Thursday, December 20, 2012

Should We Believe?

I apologize because it has been quite a while since I've posted to this blog. In light of the holiday season and an essay that I've thorougly enjoyed, I thought I'd post this assignment and my in-class essay (It's not perfect, but I forced myself to stay true to what I was able to write in the same amount of time my students had).  Nowadays, there is so much that happens in society that tests our beliefs and faith.  This essay moved me and my students to grapple with the value "of believing in things when common sense tells you not to."

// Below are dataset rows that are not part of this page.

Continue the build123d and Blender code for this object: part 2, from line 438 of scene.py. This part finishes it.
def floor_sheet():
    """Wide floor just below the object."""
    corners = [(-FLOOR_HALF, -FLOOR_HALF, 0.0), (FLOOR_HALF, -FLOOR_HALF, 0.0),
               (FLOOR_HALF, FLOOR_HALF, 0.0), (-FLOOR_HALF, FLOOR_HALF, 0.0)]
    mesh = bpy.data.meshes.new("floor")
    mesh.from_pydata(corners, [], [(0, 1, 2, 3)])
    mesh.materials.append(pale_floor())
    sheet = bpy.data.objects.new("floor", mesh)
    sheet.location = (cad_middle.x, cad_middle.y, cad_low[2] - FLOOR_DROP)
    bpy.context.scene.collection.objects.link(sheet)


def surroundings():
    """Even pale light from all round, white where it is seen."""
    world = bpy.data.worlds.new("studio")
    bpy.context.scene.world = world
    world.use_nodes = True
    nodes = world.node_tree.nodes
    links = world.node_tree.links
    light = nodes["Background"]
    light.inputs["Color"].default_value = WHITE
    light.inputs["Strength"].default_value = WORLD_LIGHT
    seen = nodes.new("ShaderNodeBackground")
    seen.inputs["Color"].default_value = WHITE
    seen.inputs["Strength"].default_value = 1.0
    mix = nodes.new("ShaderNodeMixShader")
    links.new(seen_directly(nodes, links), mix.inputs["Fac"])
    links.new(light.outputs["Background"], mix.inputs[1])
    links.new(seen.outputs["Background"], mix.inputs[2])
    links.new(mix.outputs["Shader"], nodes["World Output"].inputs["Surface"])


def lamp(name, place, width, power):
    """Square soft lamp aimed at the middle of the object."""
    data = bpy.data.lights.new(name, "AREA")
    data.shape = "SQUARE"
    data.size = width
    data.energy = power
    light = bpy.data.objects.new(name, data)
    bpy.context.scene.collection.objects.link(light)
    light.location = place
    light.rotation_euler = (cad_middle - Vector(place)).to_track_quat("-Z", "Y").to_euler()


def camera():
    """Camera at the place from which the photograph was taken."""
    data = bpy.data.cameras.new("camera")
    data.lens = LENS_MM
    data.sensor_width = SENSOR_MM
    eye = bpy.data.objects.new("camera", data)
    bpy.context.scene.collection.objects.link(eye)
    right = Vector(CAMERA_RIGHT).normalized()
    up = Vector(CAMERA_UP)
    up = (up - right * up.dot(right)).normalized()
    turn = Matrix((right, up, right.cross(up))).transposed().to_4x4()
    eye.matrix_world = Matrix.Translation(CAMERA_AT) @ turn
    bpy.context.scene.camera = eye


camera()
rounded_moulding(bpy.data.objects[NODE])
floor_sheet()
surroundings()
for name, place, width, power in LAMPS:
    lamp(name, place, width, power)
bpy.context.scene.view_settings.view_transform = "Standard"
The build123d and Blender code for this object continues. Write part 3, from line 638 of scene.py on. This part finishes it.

Miracle on 34th Street Essay

Directions: Watch the movie and answer the following questions. Make sure the responses are in complete sentences, answer the questions, include examples and/or proof, and explanations of how the examples support the response.
1. Do Macy’s employees treat Kris fairly? Are they responsible for Kris’s prosecution or is it Kris’s fault? Consider the actions of Macy’s employees and Kris from the beginning of the film.

2. Is Judge Harper’s verdict justified? Explain why or why not.

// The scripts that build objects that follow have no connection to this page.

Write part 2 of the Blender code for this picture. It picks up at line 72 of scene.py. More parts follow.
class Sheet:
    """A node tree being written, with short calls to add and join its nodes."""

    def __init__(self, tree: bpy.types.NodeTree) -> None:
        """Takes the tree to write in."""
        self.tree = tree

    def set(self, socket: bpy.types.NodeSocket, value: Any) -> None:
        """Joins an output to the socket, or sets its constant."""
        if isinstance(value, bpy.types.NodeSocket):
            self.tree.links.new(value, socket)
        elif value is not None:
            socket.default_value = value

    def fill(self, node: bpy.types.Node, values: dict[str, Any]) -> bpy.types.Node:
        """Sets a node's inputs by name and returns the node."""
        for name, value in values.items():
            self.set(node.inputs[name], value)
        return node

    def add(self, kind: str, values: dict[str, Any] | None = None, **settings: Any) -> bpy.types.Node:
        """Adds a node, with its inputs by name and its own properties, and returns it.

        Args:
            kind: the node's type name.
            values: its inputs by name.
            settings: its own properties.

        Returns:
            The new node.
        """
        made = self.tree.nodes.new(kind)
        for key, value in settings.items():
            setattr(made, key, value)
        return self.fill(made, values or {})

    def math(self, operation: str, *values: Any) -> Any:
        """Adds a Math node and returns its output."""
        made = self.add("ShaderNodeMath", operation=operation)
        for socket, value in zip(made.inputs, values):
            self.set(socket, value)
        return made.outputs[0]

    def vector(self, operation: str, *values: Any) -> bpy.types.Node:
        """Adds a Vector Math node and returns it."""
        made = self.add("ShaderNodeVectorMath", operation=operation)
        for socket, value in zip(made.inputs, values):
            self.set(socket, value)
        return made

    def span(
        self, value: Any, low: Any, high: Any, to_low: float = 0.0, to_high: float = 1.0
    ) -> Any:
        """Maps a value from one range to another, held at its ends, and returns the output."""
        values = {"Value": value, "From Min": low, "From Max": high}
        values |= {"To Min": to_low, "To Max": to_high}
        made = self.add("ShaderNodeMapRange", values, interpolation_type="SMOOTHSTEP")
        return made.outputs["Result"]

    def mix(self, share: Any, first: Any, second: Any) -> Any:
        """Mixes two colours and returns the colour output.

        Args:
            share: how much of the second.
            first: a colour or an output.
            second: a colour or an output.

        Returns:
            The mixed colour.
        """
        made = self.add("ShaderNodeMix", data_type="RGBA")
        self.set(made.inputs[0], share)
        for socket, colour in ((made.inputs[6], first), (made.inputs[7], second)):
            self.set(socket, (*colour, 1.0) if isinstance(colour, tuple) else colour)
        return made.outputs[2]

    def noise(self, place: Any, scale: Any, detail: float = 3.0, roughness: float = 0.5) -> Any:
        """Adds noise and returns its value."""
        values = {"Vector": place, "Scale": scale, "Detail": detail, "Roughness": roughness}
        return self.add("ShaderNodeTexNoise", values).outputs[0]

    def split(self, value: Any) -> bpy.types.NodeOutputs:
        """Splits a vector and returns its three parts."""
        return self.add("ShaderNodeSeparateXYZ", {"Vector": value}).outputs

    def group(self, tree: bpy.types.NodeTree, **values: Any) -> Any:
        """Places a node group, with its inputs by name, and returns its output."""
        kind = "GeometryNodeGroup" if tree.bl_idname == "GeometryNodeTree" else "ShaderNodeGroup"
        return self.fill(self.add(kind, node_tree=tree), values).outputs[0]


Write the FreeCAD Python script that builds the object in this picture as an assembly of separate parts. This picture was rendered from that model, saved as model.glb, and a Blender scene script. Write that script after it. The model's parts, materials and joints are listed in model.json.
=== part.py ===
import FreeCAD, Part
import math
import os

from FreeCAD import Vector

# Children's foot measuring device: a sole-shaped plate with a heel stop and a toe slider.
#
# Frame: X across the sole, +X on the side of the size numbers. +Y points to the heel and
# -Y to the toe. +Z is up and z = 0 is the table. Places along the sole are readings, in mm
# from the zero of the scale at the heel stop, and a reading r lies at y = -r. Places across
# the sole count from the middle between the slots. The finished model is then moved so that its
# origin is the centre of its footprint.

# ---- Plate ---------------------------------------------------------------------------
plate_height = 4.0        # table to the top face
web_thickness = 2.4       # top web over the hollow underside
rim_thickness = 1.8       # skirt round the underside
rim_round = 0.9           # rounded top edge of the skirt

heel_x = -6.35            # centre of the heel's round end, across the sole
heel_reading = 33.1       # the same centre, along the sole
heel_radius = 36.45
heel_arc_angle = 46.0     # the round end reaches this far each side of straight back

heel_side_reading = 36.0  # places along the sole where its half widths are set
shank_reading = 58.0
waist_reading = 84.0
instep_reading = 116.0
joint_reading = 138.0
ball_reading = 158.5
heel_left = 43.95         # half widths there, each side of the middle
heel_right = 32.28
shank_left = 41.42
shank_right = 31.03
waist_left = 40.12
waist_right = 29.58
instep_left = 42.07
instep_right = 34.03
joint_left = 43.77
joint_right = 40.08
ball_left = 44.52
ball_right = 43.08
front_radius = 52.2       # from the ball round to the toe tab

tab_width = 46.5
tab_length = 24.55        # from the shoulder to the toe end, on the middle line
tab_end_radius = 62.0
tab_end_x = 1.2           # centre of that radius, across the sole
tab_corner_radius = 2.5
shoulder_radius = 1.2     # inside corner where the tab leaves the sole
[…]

3. ESSAY: Should children be raised to believe in fairy tales and other imaginative figures? Write an argument that defends Susan’s mother’s (Doris) perspective at the beginning of the film (that it is harmful to teach children to believe in Santa Claus or other imaginative beings) or defends Fred Gailey and Kris’s perspective (that encourages those beliefs).

Ms. Vihonski’s Essay:

“Faith is believing in things when common sense tells you not to.” - Doris from Miracle on 34th Street
     There is nothing more heartwarming than seeing children’s joy and wonderment on Christmas morning when Santa has arrived. The spirit of Christmas is often captured in children and their happiness. It would be a great tragedy if society stopped encouraging people to believe in Santa Claus or other figures that foster their imagination and happiness.

     In Miracle on 34th Street, it is understandable that Doris wants to protect her daughter by only telling her the truth and teaching her about the real world. However, I support Kris’s view that Doris and Susan are like “lost souls” at the beginning of the film. Doris is so bound by reality that she has little faith in anyone or anything. With Kris and Mr. Gailey’s company, Doris and Susan’s lives improve as they begin to trust people more and enjoy themselves. When Kris teaches Susan to have an imagination and how to pretend, it then enables Susan to better make friends and not keep to herself. The end of the film proves the profound benefit of their new faith as it shows their happiness as a new family in a new home.
     Genuine faith is not easily to acquire later in life as Doris does. Society should cultivate and treasure children’s beliefs in Santa Claus and other imaginative beings as they can bring great joy and happiness to children and all those around them.

Monday, June 11, 2012

One English Teacher's Move

One English Teacher’s Move
Michelle Blakely

Six boxes of books.
Ranging from A Tree Grows in Brooklyn
to a Teacher’s Guide to Teaching Shakespeare.
Reluctantly leaving behind the Jodi Picoults
and the extra copies of Amy Tan’s books.
Most came from avidly seeking out library book sales.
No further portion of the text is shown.